Implementation:Turboderp org Exllamav2 Load Autosplit
| Knowledge Sources | |
|---|---|
| Domains | Model_Loading, Multi_GPU, Deep_Learning |
| Last Updated | 2026-02-15 00:00 GMT |
Overview
Concrete tool for loading model weights with automatic distribution across available GPUs, provided by exllamav2.
Description
load_autosplit() is a method on the ExLlamaV2 model class that loads all model weights from disk and automatically distributes transformer layers across available CUDA devices. It works in conjunction with a lazily-allocated cache to ensure KV cache tensors are co-located with their corresponding model layers.
The method iterates through model layers, loading each onto the current GPU. When VRAM on the current device is insufficient for the next layer (minus the reserve), it advances to the next GPU. The lazy cache tensors are materialized on the same device as their layer.

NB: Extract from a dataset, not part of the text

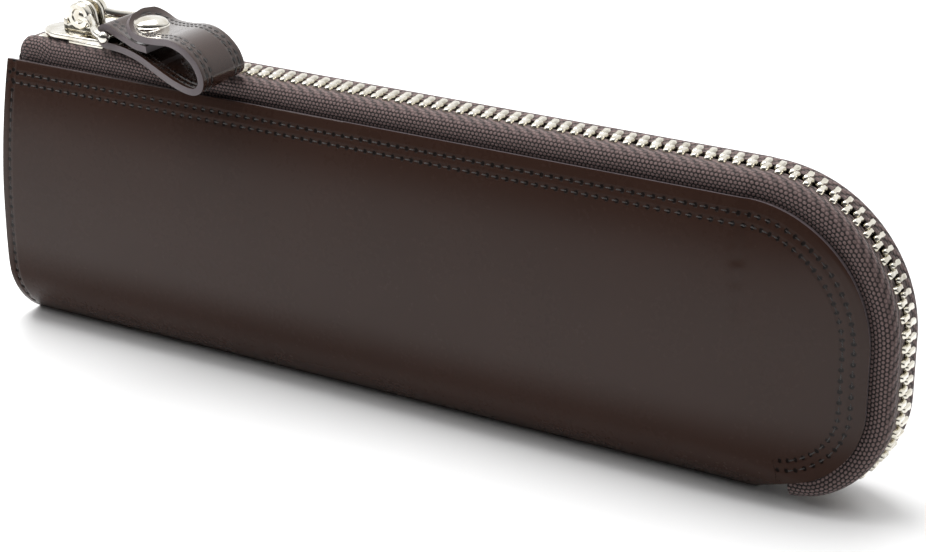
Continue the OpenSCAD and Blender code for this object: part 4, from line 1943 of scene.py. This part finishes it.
@dataclass
class PullStrap:
    """The looped leather strap with its rounded tongue, double stitching and dome stud."""

    rows: RowMaker
    leather: bpy.types.Material
    cut_edge: bpy.types.Material
    thread: bpy.types.Material
    nickel: bpy.types.Material
    width: float = 13.6
    thick: float = 1.4
    skew: float = 11.2
    skew_length: float = 31.0
    bar: tuple[float, float] = (-73.7, 66.0)
    left: float = -99.85
    height: float = 57.8

    def route(self) -> Array:
        """Returns the strap's route from the tongue's tip to its hidden end, as (X, Z, lift of the far edge)."""
        bx, bz = self.bar
        r = 0.9 + 0.3 + self.thick / 2
        over = [
            (30.4, 12.9, 0.0),
            (32.2, 11.2, 0.0),
            (35.3, 10.15, 0.0),
            (39.5, 10.5, 0.0),
            (44.2, 11.45, 0.0),
            (48.8, 12.45, 0.0),
            (52.1, 12.45, 0.0),
            (54.8, 11.55, 0.0),
            (56.9, 9.9, 0.0),
            (58.0, 8.0, 0.1),
            (58.4, 6.2, 0.4),
            (57.9, 4.85, 0.7),
            (56.6, 4.15, 0.9),
            (54.6, 4.15, 0.9),
            (51.4, 4.55, 0.9),
            (47.0, 5.1, 0.8),
            (41.9, 5.55, 0.4),
            (36.7, 5.9, 0.1),
            (31.5, 6.1, 0.0),
        ]
        wrap = [
            (bx + r * math.cos(math.radians(a)), bz + r * math.sin(math.radians(a)), 0.0)
            for a in range(-90, -271, -30)
        ]
        under = [(28.6, 9.3, 0.0), (31.7, 8.6, 0.0), (35.5, 8.15, 0.0), (40.2, 8.65, 0.0)]
        shift = np.array([self.left, self.height, 0.0])
        return np.vstack([np.array(over) + shift, np.array(wrap), np.array(under) + shift])

    def middle_y(self, x: Array) -> Array:
        """Returns the middle of the strap's width at places along X."""
        return -self.skew * ease((np.asarray(x) - self.bar[0]) / self.skew_length)

    def build(self) -> None:
        """Makes the strap, its stitching and its stud."""
        curve = smooth_route(self.route(), 5)
        ahead = np.gradient(curve[:, :2], axis=0)
        ahead /= np.linalg.norm(ahead, axis=1, keepdims=True)
        up = np.stack([-ahead[:, 1], ahead[:, 0]], -1)
        length = np.concatenate([[0.0], np.cumsum(np.linalg.norm(np.diff(curve[:, :2], axis=0), axis=1))])
        across = np.concatenate([[0.0, 0.03, 0.07], np.linspace(0.12, 0.88, 13), [0.93, 0.97, 1.0]])
        # the tongue's end is a half circle, slightly flattened
        end_r = self.width / 2
        reach = np.clip(length / (end_r * 0.92), 0, 1)
        share = np.clip(1 - (1 - reach) ** 2.6, 0.002, 1) ** (1 / 2.6)

        def at(lift: float) -> Array:
            """Returns the grid of one face, lifted over the route."""
            grid = []
            for a in across:
                b = 0.5 + (a - 0.5) * share
                x = curve[:, 0] + up[:, 0] * lift
                z = curve[:, 1] + curve[:, 2] * b + up[:, 1] * lift
                y = self.middle_y(curve[:, 0]) + self.width * (b - 0.5)
                grid.append(np.stack([x, y, z], -1))
            return np.array(grid)

        outer, inner = at(self.thick / 2), at(-self.thick / 2)
        points, faces, slots = slab(outer, inner, True)
        spread = np.stack(
            [
                np.repeat(length[None, :], len(across), 0),
                np.array([(0.5 - np.abs(0.5 + (a - 0.5) * share - 0.5)) * self.width for a in across]),
            ],
            -1,
        )
        # the map's second number is the distance from the nearer long edge, and near the tip from the round end
        tip = end_r - np.hypot(
            np.clip(end_r - length[None, :], 0, None), np.array([(a - 0.5) * share * self.width for a in across])
        )
        spread[..., 1] = np.where(length[None, :] < end_r, tip, spread[..., 1])
        maps = {"edge": np.vstack([spread.reshape(-1, 2)] * 2)}
        piece = make_piece("pull_strap_leather", points, faces, [self.leather, self.cut_edge], slots, maps)
        face_outwards(piece)
        round_edges(piece, 0.26, 3, lambda m: True, 50.0)
        self._fit(piece, "pull_strap", "strap_leather")
        self._stitches(curve, up, length)
        self._stud()

    def _stitches(self, curve: Array, up: Array, length: Array) -> None:
        """Makes two rows that follow the tongue's round end and both long edges.

        Args:
            curve: The strap's route.
            up: Its upward directions.
            length: Distance along it.
        """
        last = 46.0
        end_r = self.width / 2
        lines = []
        for inset in (1.45, 2.85):
            r = end_r - inset
            arc = [(end_r - r * math.cos(t), r * math.sin(t)) for t in np.linspace(-math.pi / 2, math.pi / 2, 24)]
            path = [(last, -r)] + [(v, -r) for v in np.arange(last - 1, end_r, -1.0)]
            path += arc + [(v, r) for v in np.arange(end_r + 1, last + 1, 1.0)]
            points = []
            for along, side in path:
                c = np.array([np.interp(along, length, curve[:, i]) for i in range(3)])
                u = np.array([np.interp(along, length, up[:, i]) for i in range(2)])
                lift = self.thick / 2 - 0.06
                share = 0.5 + side / self.width
                points.append(
                    (
                        c[0] + u[0] * lift,
                        float(self.middle_y(c[0])) + side,
                        c[1] + c[2] * share + u[1] * lift,
                    )
                )
            lines.append(np.array(points))
        shape = stitch_shape(1.25, 0.42)
        piece = self.rows.build("strap_stitches_sewn", lines, shape, 1.9, self.thread, 0.05)
        self._fit(piece, "strap_stitches", "thread")

    def _stud(self) -> None:
        """Makes the domed stud and the post under it."""
        low, high = (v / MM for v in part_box("stud_cap"))
        centre = ((low.x + high.x) / 2, (low.y + high.y) / 2, low.z)
        r = (high.x - low.x) / 2
        rise = high.z - low.z
        profile = [(0.0, rise)]
        for t in np.linspace(0.15, 1.0, 9):
            turn = t * math.pi / 2
            profile.append((r * 0.93 * math.sin(turn), 0.35 + (rise - 0.35) * math.cos(turn) ** 0.9))
        profile += [(r * 0.97, 0.28), (r, 0.12), (r * 0.98, -0.05), (r * 0.9, -0.1), (0.0, -0.1)]
        points, faces = lathe(profile, centre, "Z", 40)
        piece = make_piece("stud_cap_dome", points, faces, [self.nickel], sharp_from=50.0)
        face_outwards(piece)
        self._fit(piece, "stud_cap", "nickel_slider")
        low, high = (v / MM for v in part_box("stud_post"))
        profile = [(0.0, high.z), (1.2, high.z - 0.05), (1.2, low.z + 0.35), (2.3, low.z + 0.3), (2.5, low.z + 0.15)]
        profile += [(2.35, low.z), (0.0, low.z)]
        points, faces = lathe(profile, (centre[0], centre[1], 0.0), "Z", 28)
        piece = make_piece("stud_post_rivet", points, faces, [self.nickel], sharp_from=50.0)
        self._fit(piece, "stud_post", "nickel_slider")

    @staticmethod
    def _fit(piece: bpy.types.Object, node: str, slot: str) -> None:
        """Rides a piece on the strap in place of its CAD node."""
        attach(piece, "strap")
        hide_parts(node)
        LOG.info("%s: %d faces", piece.name, len(piece.data.polygons))


# ---------------------------------------------------------------------------------------------------------------------
# Studio
# ---------------------------------------------------------------------------------------------------------------------


@dataclass
class Studio:
    """The floor, the lights and the camera."""

    azimuth: float = 31.0
    elevation: float = 21.6
    distance: float = 0.471
    target: tuple[float, float, float] = (0.00725, 0.0, 0.0276)
    focal: float = 93.3

    def build(self) -> None:
        """Makes the studio."""
        self._camera()
        self._floor()
        self._world()
        self._light("overhead", (-0.25, 0.1, 0.9), (0.0, -0.03, 0.0), 0.7, 9.0)
        self._light("left_floor", (-0.42, -0.3, 0.42), (-0.22, -0.2, 0.0), 0.3, 0.7)

    def _camera(self) -> None:
        """Makes the camera."""
        a, e = math.radians(self.azimuth), math.radians(self.elevation)
        back = Vector((math.sin(a) * math.cos(e), -math.cos(a) * math.cos(e), math.sin(e)))
        data = bpy.data.cameras.new("camera")
        data.lens, data.sensor_width = self.focal, 36.0
        data.clip_start, data.clip_end = 0.01, 20.0
        camera = bpy.data.objects.new("camera", data)
        camera.location = Vector(self.target) + back * self.distance
        camera.rotation_mode = "QUATERNION"
        camera.rotation_quaternion = (-back).to_track_quat("-Z", "Y")
        bpy.context.scene.collection.objects.link(camera)
        bpy.context.scene.camera = camera

    def _floor(self) -> None:
        """Makes the plain pale floor."""
        g = Graph("pale_floor")
        dust = g.noise(14.0, 2.0)
        finish = g.dress(Base_Color=g.mix(dust, (0.9, 0.9, 0.9), (0.94, 0.94, 0.94)), Roughness=0.35)
        size, low = 3000.0, -0.02
        corners = np.array([(-size, -size, low), (size, -size, low), (size, size, low), (-size, size, low)])
        floor = make_piece("floor", corners, [(0, 1, 2, 3)], [finish])

    @staticmethod
    def _world() -> None:
        """Sets a surround that is bright behind and overhead, and dim low in front."""
        world = bpy.data.worlds.new("surround")
        bpy.context.scene.world = world
        world.use_nodes = True
        tree = world.node_tree
        slant = tree.nodes.new("ShaderNodeVectorMath")
        slant.operation = "DOT_PRODUCT"
        tree.links.new(tree.nodes.new("ShaderNodeTexCoord").outputs["Generated"], slant.inputs[0])
        slant.inputs[1].default_value = (-0.55, 1.0, 1.0)
        ramp = tree.nodes.new("ShaderNodeMapRange")
        ramp.interpolation_type = "SMOOTHSTEP"
        for label, value in (("From Min", -0.4), ("From Max", 1.0), ("To Min", 0.06), ("To Max", 1.1)):
            ramp.inputs[label].default_value = value
        tree.links.new(slant.outputs["Value"], ramp.inputs["Value"])
        tree.nodes["Background"].inputs["Color"].default_value = (1.0, 1.0, 1.0, 1.0)
        tree.links.new(ramp.outputs[0], tree.nodes["Background"].inputs["Strength"])
        bpy.context.scene.view_settings.view_transform = "Standard"

    @staticmethod
    def _light(name: str, place: tuple, aim: tuple, size: float, power: float) -> None:
        """Makes one soft light.

        Args:
            name: Its name.
            place: Where it stands, in metres.
            aim: What it faces.
            size: Its side, in metres.
            power: Its power, in watts.
        """
        data = bpy.data.lights.new(name, "AREA")
        data.shape, data.size, data.energy = "SQUARE", size, power
        light = bpy.data.objects.new(name, data)
        light.location = place
        light.rotation_mode = "QUATERNION"
        light.rotation_quaternion = (Vector(aim) - Vector(place)).to_track_quat("-Z", "Y")
        bpy.context.scene.collection.objects.link(light)


def main() -> None:
    """Builds every sub-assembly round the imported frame."""
    logging.basicConfig(level=logging.INFO, format="%(name)s %(message)s")
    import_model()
    low, high = (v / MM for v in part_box("leather_front"))
    form = CaseForm(left=low.x, right=high.x, height=high.z, half_full=-low.y)
    hinge = Hinge(form)
    rows = RowMaker()
    leather = GlossyLeather("case_leather", rows=(2.7, 4.7), end_row=form.left + 2.0).build()
    plain_leather = GlossyLeather("gusset_leather", coat=0.2, roughness=0.38).build()
    strap_leather = GlossyLeather(
        "strap_leather", rows=(1.45, 2.85), pitch=1.9, coat=0.8, coat_roughness=0.07, roughness=0.26
    ).build()
    cut_edge = CutEdge("cut_edge").build()
    suede = Suede("lining_suede").build()
    cloth = ZipTape("zip_tape_weave").build()
    teeth_nickel = Nickel("teeth_nickel").build()
    slider_nickel = Nickel("slider_nickel", clean=(0.84, 0.82, 0.77), roughness=0.14).build()
    thread = Thread("sewing_thread").build()
    Studio().build()
    LeatherShell(form, hinge, leather, cut_edge).build()
    Lining(form, hinge, suede).build()
    Gusset(form, plain_leather, cut_edge, suede).build()
    Tape(form, hinge, cloth).build()
    Chain(form, hinge, rows, teeth_nickel).build()
    Stitching(form, hinge, rows, thread).build()
    Slider(slider_nickel).build()
    Puller(slider_nickel).build()
    PullStrap(rows, strap_leather, cut_edge, thread, slider_nickel).build()


if __name__ == "__main__":
    main()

This approach eliminates the need for manual device maps and handles the common case where a model is slightly too large for one GPU but fits comfortably across two.
Usage
Use load_autosplit() whenever loading a model for inference, especially when:
- The model may exceed single-GPU VRAM capacity
- You want automatic and optimal GPU distribution
- You prefer not to manually compute device maps
For single-GPU scenarios, load_autosplit() still works correctly, placing everything on GPU 0.
Code Reference
Source Location
- Repository: exllamav2
- File: exllamav2/model.py
- Lines: L476-524
Signature
def load_autosplit(
self,
cache: ExLlamaV2CacheBase,
reserve_vram: list[int] | None = None,
last_id_only: bool = False,
callback: callable | None = None,
callback_gen: callable | None = None,
progress: bool = False,
):
...
Import
from exllamav2 import ExLlamaV2
# load_autosplit is a method on the ExLlamaV2 model instance
I/O Contract
Inputs
| Name | Type | Required | Description |
|---|---|---|---|
| cache | ExLlamaV2CacheBase | Yes | Lazily-allocated cache instance (created with lazy=True) |
| reserve_vram | list[int] or None | No (default None) | Bytes to reserve on each GPU; None uses a sensible default. List is indexed by GPU ordinal. |
| last_id_only | bool | No (default False) | If True, model only outputs logits for the last token position (saves memory for generation-only use) |
| callback | callable or None | No (default None) | Called with progress info during loading (legacy interface) |
| callback_gen | callable or None | No (default None) | Generator-based callback for async progress updates |
| progress | bool | No (default False) | If True, display a tqdm progress bar during loading |
Outputs
| Name | Type | Description |
|---|---|---|
| (side effect) | None | Model weights are loaded into GPU memory across available devices |
| (side effect) | None | Lazy cache tensors are allocated on the same devices as their corresponding layers |
| model.loaded | bool | Set to True upon successful loading |
Usage Examples
Basic Auto-Split Loading
from exllamav2 import ExLlamaV2, ExLlamaV2Config, ExLlamaV2Cache
config = ExLlamaV2Config("/path/to/model")
config.prepare()
model = ExLlamaV2(config)
cache = ExLlamaV2Cache(model, lazy=True)
model.load_autosplit(cache)
With VRAM Reservation and Progress
from exllamav2 import ExLlamaV2, ExLlamaV2Config, ExLlamaV2Cache
config = ExLlamaV2Config("/path/to/model")
config.prepare()
model = ExLlamaV2(config)
cache = ExLlamaV2Cache(model, lazy=True)
# Reserve 256 MB on GPU 0, 512 MB on GPU 1
reserve = [256 * 1024**2, 512 * 1024**2]
model.load_autosplit(cache, reserve_vram=reserve, progress=True)
Full Pipeline Example
from exllamav2 import (
ExLlamaV2,
ExLlamaV2Config,
ExLlamaV2Cache,
ExLlamaV2Tokenizer,
)
# 1. Configure
config = ExLlamaV2Config("/path/to/model")
config.prepare()
# 2. Create model and lazy cache
model = ExLlamaV2(config)
cache = ExLlamaV2Cache(model, lazy=True)
# 3. Load with auto-split
model.load_autosplit(cache, progress=True)
# 4. Initialize tokenizer
tokenizer = ExLlamaV2Tokenizer(config)
# Model is now ready for inference